The conservative-TFA nexus began at the beginning, when Union Carbide sponsored Wendy Kopp's initial efforts to create Teach for America. A few years before, Union Carbide's negligence had caused the worst industrial accident in history, in Bhopal, India. The number of casualties was as large as 100,000, and Union Carbide did everything possible to minimize taking responsibility for the event. Not only did Union Carbide provide financial support for Ms. Kopp, it provided her with other corporate contacts and office space for her and her staff.

A few years later, when TFA faced severe financial difficulties, Ms. Kopp wrote in her book she nearly went to work for the Edison Project, and was all but saved by their managerial assistance. The Edison Project, founded by a Tennessee entrepreneur, was an effort to replace public schools run by elected school boards with for-profit, corporate-run schools.
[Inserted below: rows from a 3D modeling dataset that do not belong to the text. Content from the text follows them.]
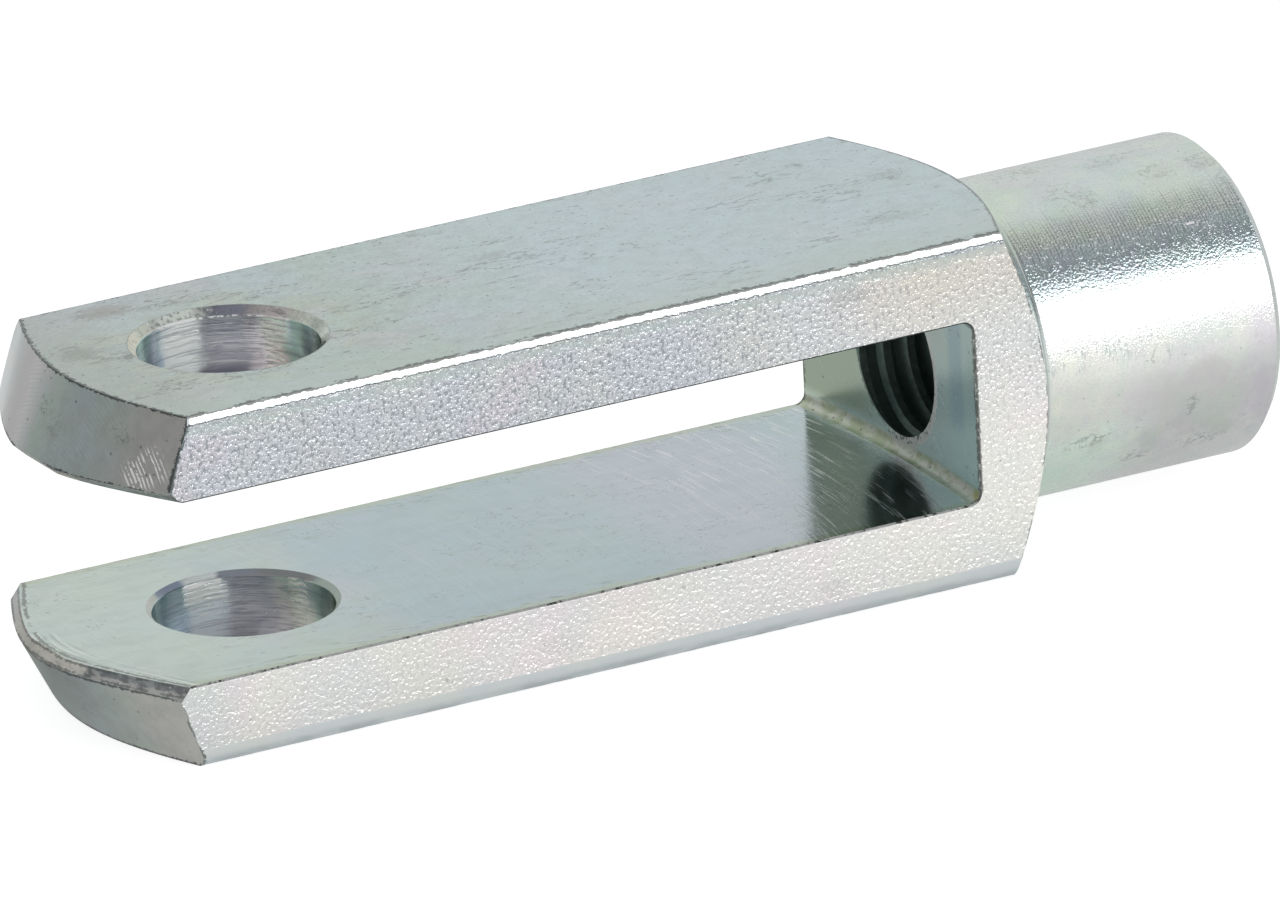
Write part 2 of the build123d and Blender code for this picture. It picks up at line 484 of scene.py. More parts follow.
def spot(t, p, at, radii, wobble=0.25):
    """A stain at one place: 1 in its middle, with a ragged rim."""
    q = t.v("DIVIDE", t.v("SUBTRACT", p, at), radii)
    d = t.v("LENGTH", q)
    n = t.noise(p, 2.4, 3.0, 0.65)
    d = t.m("ADD", d, t.m("MULTIPLY", t.m("SUBTRACT", n, 0.5), wobble * 8.0))
    return t.step(d, 1.1, 0.3)


def union(t, masks):
    out = masks[0]
    for m in masks[1:]:
        out = t.m("MAXIMUM", out, m)
    return out


def both(t, *masks):
    out = masks[0]
    for m in masks[1:]:
        out = t.m("MULTIPLY", out, m)
    return out


def along_edge(t, p, d, width, seed=0.0, gate=None, fine=2.8, rag=(0.25, 1.6)):
    """A ragged line beside an edge, for dirt and burr and once for a painted highlight; d is the distance from the edge
    in mm.
    """
    n = t.noise(t.v("ADD", p, (seed, 0.0, seed)), fine, 3.0, 0.7)
    ratio = t.m("DIVIDE", t.m("ABSOLUTE", d), t.lin(n, 0.34, 0.66, max(rag[0] * width, 0.004), rag[1] * width))
    line = t.step(ratio, 1.0, 0.5)
    if gate is not None:
        g = t.noise(t.v("ADD", p, (0.0, seed, 5.0)), 0.7, 2.0, 0.5)
        line = t.m("MULTIPLY", line, t.step(g, gate - 0.03, gate + 0.05))
    return line


def radius(t, a, b, extra=0.0):
    s2 = t.m("ADD", t.m("MULTIPLY", a, a), t.m("MULTIPLY", b, b))
    return t.m("SQRT", t.m("ADD", s2, extra) if extra else s2)


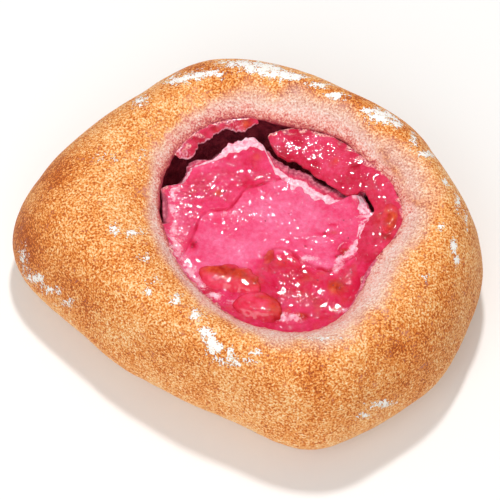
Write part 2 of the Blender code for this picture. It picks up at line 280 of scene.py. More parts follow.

In 2000, two brilliant TFA alumni, the founders of KIPP Academy, then joined the Bush's at the Republican National Convention in 2000. This was vital to Bush, since as Governor he did not really have any genuine education achievements, and he was trying to prove he was a different kind of Republican. And everyone knows about Michelle Rhee's prescription for improving education, close schools rather than improving them, and fire teachers rather than inspiring them.

Wendy Kopp's idea for Teach for America was a good one. TFA teachers do great work. But its leaders often seem to blame teachers, public schools and teachers' organizations for the achievement gap. By blaming teachers for some deep-seated social problems this nation has, they are not only providing an inaccurate critique, they feed conservatives more ammunition to use in their twenty-eight year war against using government as a problem solver.

Our achievement gap mirrors our country's level of economic inequality, the greatest among affluent nations. Better schools are only part of the solution. Stable families are more able to be ambitious for their children than insecure, overworked and struggling ones. Our society has failed our schools by permitting the middle class to shrink.(It's not the other way around.) As more people are starting to recognize, we need national health care, a stronger union movement, long-term unemployment benefits, generous college funding, trade policy and reductions in military spending to bolster the middle class.

Ms. Kopp claims to be in the tradition of the civil rights movement, but Martin Luther King would take principled positions—against the Vietnam War and for the Poor Peoples March—even when it pissed off powerful people. His final speech, the night of his assassination, was on behalf of striking Memphis sanitation workers. In his last book, he argued for modifying American capitalism to include some measure of wealth distribution. I would like a dialogue about what I have written here. My e-mail is You as an individual TFA teacher has a responsibility here because your work alone gives TFA leaders credibility (its not the other way around.)

I am going to be a TFA teacher in Baltimore this coming Fall. If ANY of you Baltimore teachers, TFA or otherwise, would be willing to share your experience/offer any words of advice, I would be incredibly grateful!